• EXERCISE DIRECTIONS
Take every line from the material that has the word "joints" in it.

• RECORDS SUPPLIED
..........
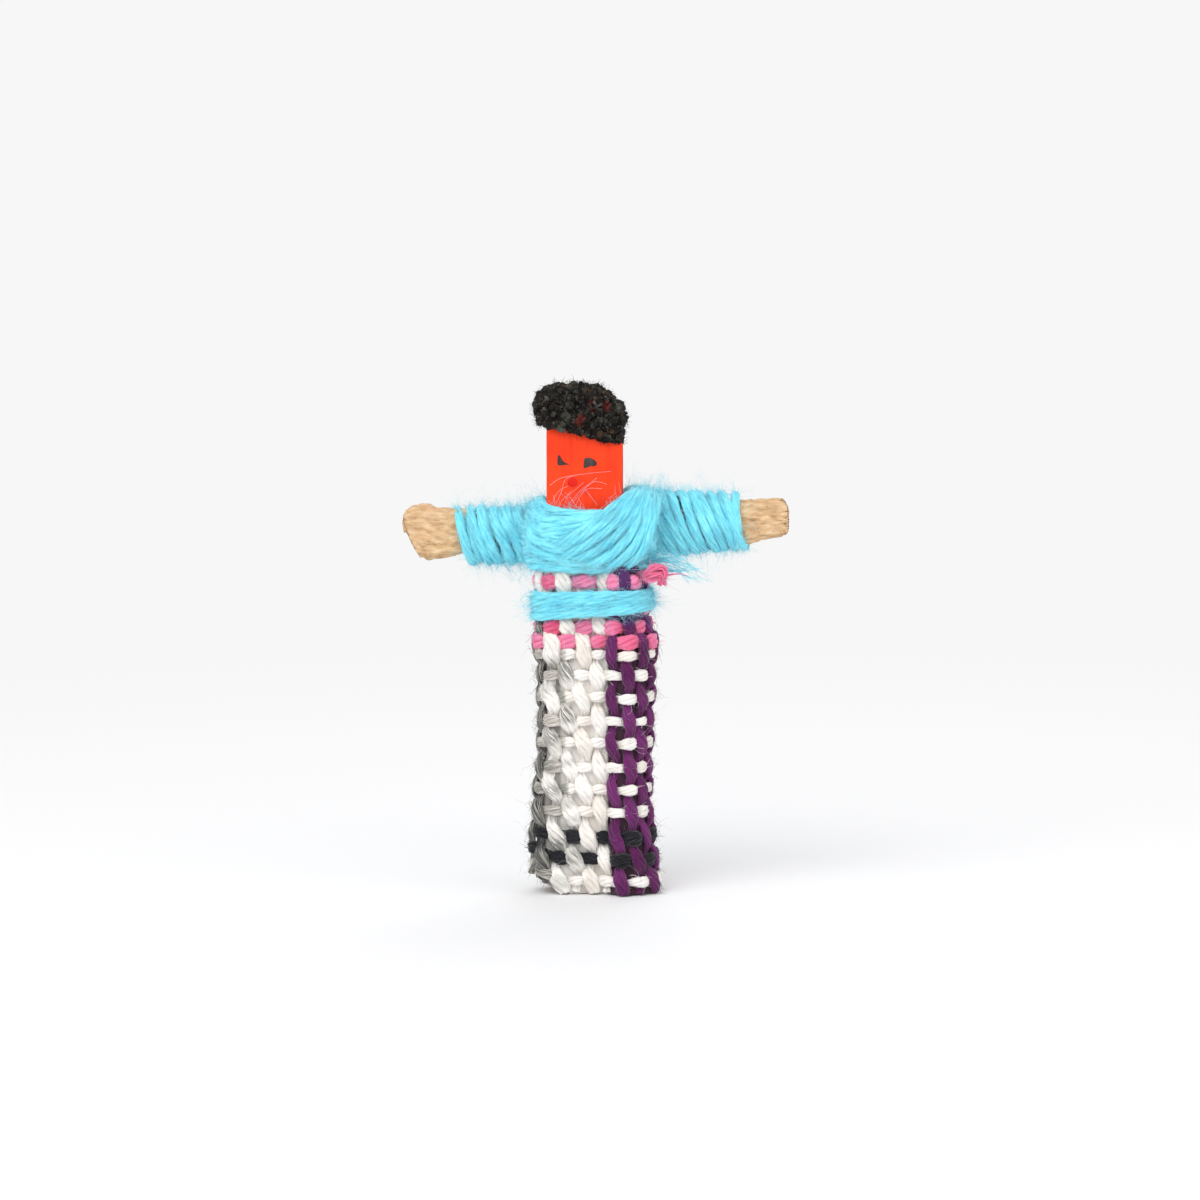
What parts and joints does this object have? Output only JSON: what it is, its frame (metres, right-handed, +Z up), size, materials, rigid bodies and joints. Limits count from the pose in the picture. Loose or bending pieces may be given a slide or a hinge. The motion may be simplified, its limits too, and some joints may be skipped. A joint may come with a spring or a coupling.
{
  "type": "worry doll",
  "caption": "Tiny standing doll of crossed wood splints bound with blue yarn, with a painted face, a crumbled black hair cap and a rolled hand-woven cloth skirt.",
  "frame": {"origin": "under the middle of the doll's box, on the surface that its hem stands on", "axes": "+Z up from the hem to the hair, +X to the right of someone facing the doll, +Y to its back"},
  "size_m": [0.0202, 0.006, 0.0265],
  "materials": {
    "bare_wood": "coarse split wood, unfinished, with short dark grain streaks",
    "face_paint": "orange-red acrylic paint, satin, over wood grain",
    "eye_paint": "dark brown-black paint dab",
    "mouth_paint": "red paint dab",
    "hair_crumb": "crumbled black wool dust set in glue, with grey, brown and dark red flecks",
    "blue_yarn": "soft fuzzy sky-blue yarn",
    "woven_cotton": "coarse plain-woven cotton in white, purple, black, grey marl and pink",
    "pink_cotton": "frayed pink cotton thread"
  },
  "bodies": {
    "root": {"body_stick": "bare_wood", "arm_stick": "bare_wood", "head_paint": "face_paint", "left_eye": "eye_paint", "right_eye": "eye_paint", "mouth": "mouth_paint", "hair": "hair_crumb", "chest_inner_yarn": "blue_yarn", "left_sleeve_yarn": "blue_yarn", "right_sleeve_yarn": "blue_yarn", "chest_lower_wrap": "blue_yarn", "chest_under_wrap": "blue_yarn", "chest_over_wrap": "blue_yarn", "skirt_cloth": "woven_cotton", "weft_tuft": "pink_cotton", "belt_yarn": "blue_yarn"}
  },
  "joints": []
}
..........
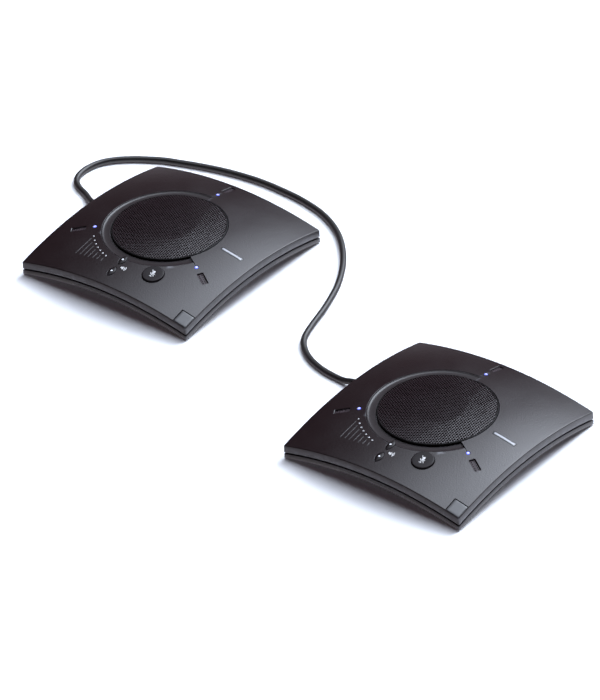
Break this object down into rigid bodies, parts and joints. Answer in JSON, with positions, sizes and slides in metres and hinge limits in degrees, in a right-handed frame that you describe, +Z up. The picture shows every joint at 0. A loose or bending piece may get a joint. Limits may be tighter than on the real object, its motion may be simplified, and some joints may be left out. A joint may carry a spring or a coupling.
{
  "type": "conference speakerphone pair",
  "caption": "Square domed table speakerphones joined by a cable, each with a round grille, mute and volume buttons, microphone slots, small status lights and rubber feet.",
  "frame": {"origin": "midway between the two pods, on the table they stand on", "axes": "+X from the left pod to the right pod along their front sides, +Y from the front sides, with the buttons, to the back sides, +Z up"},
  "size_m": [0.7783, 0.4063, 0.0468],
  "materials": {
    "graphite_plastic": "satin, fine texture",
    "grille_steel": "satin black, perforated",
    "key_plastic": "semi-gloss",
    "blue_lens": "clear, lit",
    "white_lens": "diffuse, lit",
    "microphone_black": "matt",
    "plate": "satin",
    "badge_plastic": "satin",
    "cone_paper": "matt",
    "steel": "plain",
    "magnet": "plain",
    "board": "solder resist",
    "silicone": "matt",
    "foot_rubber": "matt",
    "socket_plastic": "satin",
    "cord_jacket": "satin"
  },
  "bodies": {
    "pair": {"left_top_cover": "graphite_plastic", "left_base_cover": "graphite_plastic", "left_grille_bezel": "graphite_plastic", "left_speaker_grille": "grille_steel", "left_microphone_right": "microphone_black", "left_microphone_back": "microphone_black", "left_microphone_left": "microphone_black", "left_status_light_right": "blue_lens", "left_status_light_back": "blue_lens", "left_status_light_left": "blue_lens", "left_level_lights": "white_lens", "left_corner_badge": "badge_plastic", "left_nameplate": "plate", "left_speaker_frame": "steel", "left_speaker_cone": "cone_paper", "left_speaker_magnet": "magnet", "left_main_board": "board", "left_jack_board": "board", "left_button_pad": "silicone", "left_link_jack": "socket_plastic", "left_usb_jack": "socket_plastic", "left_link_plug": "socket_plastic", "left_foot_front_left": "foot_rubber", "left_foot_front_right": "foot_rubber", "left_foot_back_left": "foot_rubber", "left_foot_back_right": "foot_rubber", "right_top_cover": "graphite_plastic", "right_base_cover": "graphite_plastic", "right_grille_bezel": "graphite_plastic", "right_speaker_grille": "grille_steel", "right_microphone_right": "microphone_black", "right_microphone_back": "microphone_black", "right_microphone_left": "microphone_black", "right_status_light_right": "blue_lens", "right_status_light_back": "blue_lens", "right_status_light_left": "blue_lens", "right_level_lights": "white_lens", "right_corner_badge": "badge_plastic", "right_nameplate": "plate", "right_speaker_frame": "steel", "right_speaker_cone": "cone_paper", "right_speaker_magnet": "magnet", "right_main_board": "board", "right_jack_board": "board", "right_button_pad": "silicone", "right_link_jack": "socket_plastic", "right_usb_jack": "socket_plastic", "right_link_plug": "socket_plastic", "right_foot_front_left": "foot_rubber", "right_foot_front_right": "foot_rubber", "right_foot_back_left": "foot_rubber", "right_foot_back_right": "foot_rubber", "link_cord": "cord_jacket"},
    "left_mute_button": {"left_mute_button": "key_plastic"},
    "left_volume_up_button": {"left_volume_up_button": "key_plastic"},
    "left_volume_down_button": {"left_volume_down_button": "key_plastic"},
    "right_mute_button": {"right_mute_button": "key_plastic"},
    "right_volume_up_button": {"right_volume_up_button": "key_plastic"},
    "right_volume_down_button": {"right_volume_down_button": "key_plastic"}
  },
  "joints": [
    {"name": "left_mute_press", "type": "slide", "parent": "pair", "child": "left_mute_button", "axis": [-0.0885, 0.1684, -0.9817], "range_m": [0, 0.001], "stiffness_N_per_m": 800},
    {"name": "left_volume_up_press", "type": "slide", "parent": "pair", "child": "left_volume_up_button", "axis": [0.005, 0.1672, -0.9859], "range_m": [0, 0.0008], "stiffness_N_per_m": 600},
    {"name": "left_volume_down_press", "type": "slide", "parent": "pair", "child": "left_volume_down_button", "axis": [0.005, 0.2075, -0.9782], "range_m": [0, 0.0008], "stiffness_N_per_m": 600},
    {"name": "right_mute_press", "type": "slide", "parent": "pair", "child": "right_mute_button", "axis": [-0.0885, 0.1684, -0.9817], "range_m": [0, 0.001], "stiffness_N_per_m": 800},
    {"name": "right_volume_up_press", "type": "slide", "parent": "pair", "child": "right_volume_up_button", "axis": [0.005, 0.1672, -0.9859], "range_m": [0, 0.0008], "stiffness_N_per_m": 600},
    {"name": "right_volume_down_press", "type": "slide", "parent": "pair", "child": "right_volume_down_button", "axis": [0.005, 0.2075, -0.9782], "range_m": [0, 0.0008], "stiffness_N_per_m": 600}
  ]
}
..........
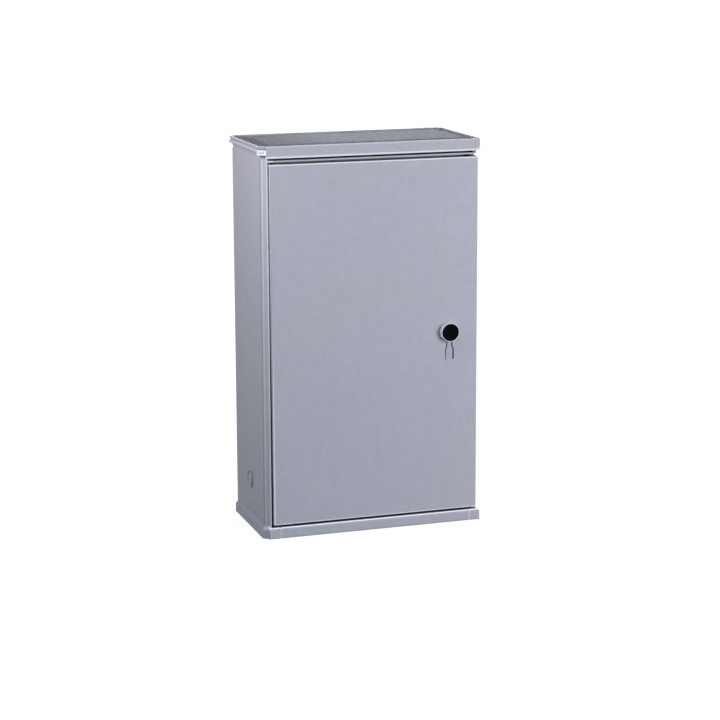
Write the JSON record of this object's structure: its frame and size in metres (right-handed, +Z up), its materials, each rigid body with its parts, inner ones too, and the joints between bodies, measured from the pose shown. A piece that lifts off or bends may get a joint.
..........
• TASK ANSWER
What parts and joints does this object have? Output only JSON: what it is, its frame (metres, right-handed, +Z up), size, materials, rigid bodies and joints. Limits count from the pose in the picture. Loose or bending pieces may be given a slide or a hinge. The motion may be simplified, its limits too, and some joints may be skipped. A joint may come with a spring or a coupling.
  "joints": []
Break this object down into rigid bodies, parts and joints. Answer in JSON, with positions, sizes and slides in metres and hinge limits in degrees, in a right-handed frame that you describe, +Z up. The picture shows every joint at 0. A loose or bending piece may get a joint. Limits may be tighter than on the real object, its motion may be simplified, and some joints may be left out. A joint may carry a spring or a coupling.
  "joints": [
Write the JSON record of this object's structure: its frame and size in metres (right-handed, +Z up), its materials, each rigid body with its parts, inner ones too, and the joints between bodies, measured from the pose shown. A piece that lifts off or bends may get a joint.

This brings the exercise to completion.